PROBLEM TO WORK ON
Copy every line of the data exactly, leaving nothing out.

INFORMATION SUPPLIED
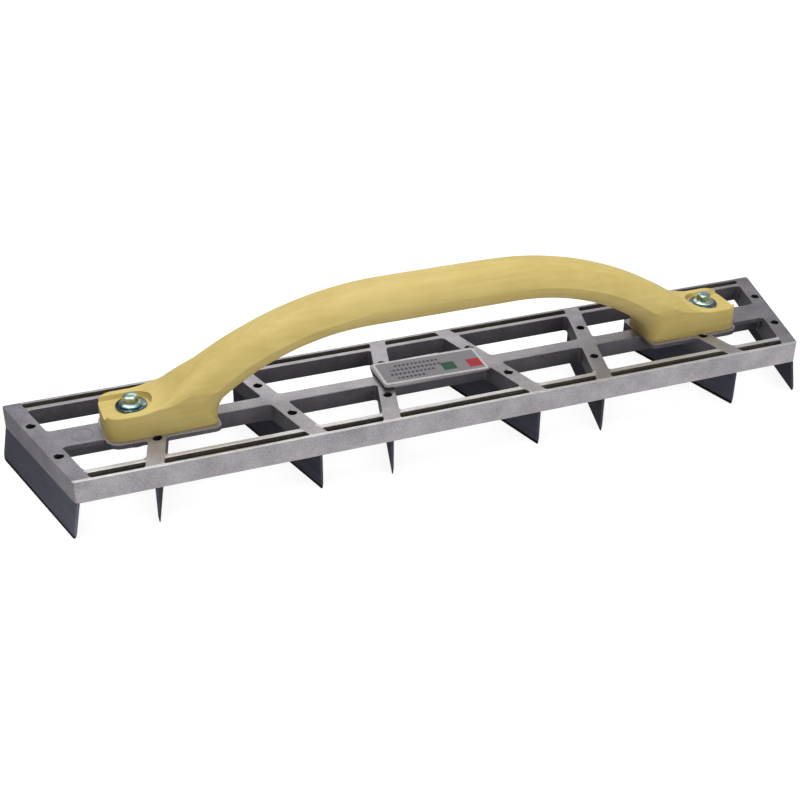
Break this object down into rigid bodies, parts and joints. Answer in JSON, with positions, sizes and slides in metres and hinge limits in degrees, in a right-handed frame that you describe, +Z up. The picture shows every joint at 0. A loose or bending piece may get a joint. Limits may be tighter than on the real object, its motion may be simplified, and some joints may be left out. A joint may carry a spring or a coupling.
{
  "type": "lattice scraper plane",
  "caption": "Long plasterer's lattice scraper: cast light-alloy lattice, slanted steel scraper blades underneath, bow wooden handle on flanged bolts.",
  "frame": {"origin": "centre of the tool on the plane of the blade edges", "axes": "+X along the tool, to the right as the tool is seen with the short rail in front; +Y to the back, towards the long rail; +Z up, to the handle"},
  "size_m": [0.5082, 0.094, 0.1008],
  "materials": {
    "cast_alloy": "as cast, satin",
    "blade_steel": "dark scraper steel",
    "lacquered_wood": "clear satin lacquer",
    "zinc_steel": "bright zinc",
    "label_foil": "printed silver foil"
  },
  "bodies": {
    "root": {"frame_casting": "cast_alloy", "scraper_blade_1": "blade_steel", "scraper_blade_2": "blade_steel", "scraper_blade_3": "blade_steel", "scraper_blade_4": "blade_steel", "scraper_blade_5": "blade_steel", "scraper_blade_6": "blade_steel", "scraper_blade_7": "blade_steel", "scraper_blade_8": "blade_steel", "handle": "lacquered_wood", "bolt_left": "zinc_steel", "bolt_right": "zinc_steel", "washer_left": "zinc_steel", "washer_right": "zinc_steel", "label_plate": "label_foil"}
  },
  "joints": []
}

OUTPUT BELOW
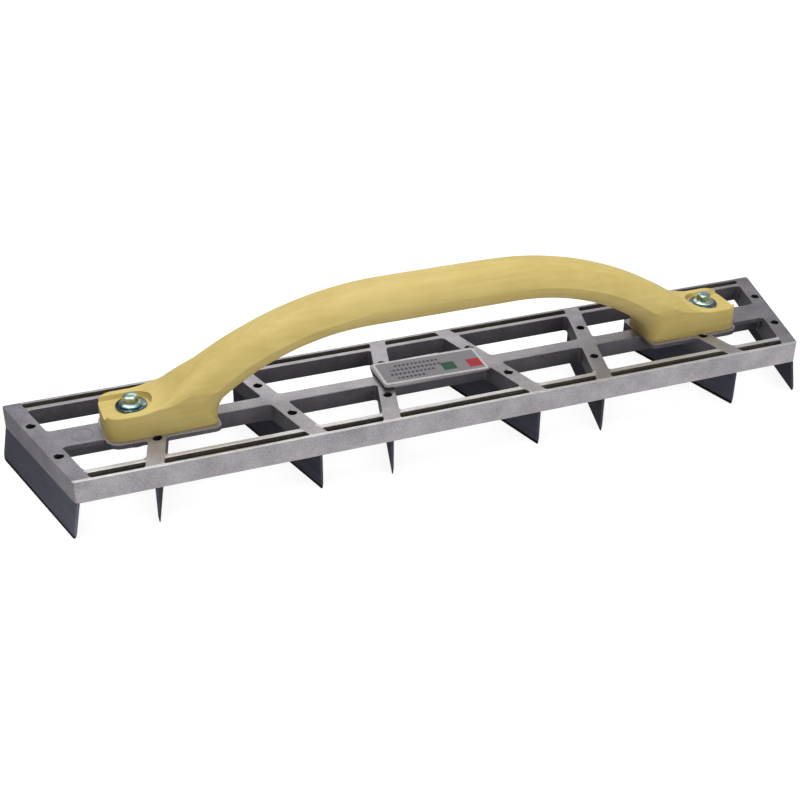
Break this object down into rigid bodies, parts and joints. Answer in JSON, with positions, sizes and slides in metres and hinge limits in degrees, in a right-handed frame that you describe, +Z up. The picture shows every joint at 0. A loose or bending piece may get a joint. Limits may be tighter than on the real object, its motion may be simplified, and some joints may be left out. A joint may carry a spring or a coupling.
{
  "type": "lattice scraper plane",
  "caption": "Long plasterer's lattice scraper: cast light-alloy lattice, slanted steel scraper blades underneath, bow wooden handle on flanged bolts.",
  "frame": {"origin": "centre of the tool on the plane of the blade edges", "axes": "+X along the tool, to the right as the tool is seen with the short rail in front; +Y to the back, towards the long rail; +Z up, to the handle"},
  "size_m": [0.5082, 0.094, 0.1008],
  "materials": {
    "cast_alloy": "as cast, satin",
    "blade_steel": "dark scraper steel",
    "lacquered_wood": "clear satin lacquer",
    "zinc_steel": "bright zinc",
    "label_foil": "printed silver foil"
  },
  "bodies": {
    "root": {"frame_casting": "cast_alloy", "scraper_blade_1": "blade_steel", "scraper_blade_2": "blade_steel", "scraper_blade_3": "blade_steel", "scraper_blade_4": "blade_steel", "scraper_blade_5": "blade_steel", "scraper_blade_6": "blade_steel", "scraper_blade_7": "blade_steel", "scraper_blade_8": "blade_steel", "handle": "lacquered_wood", "bolt_left": "zinc_steel", "bolt_right": "zinc_steel", "washer_left": "zinc_steel", "washer_right": "zinc_steel", "label_plate": "label_foil"}
  },
  "joints": []
}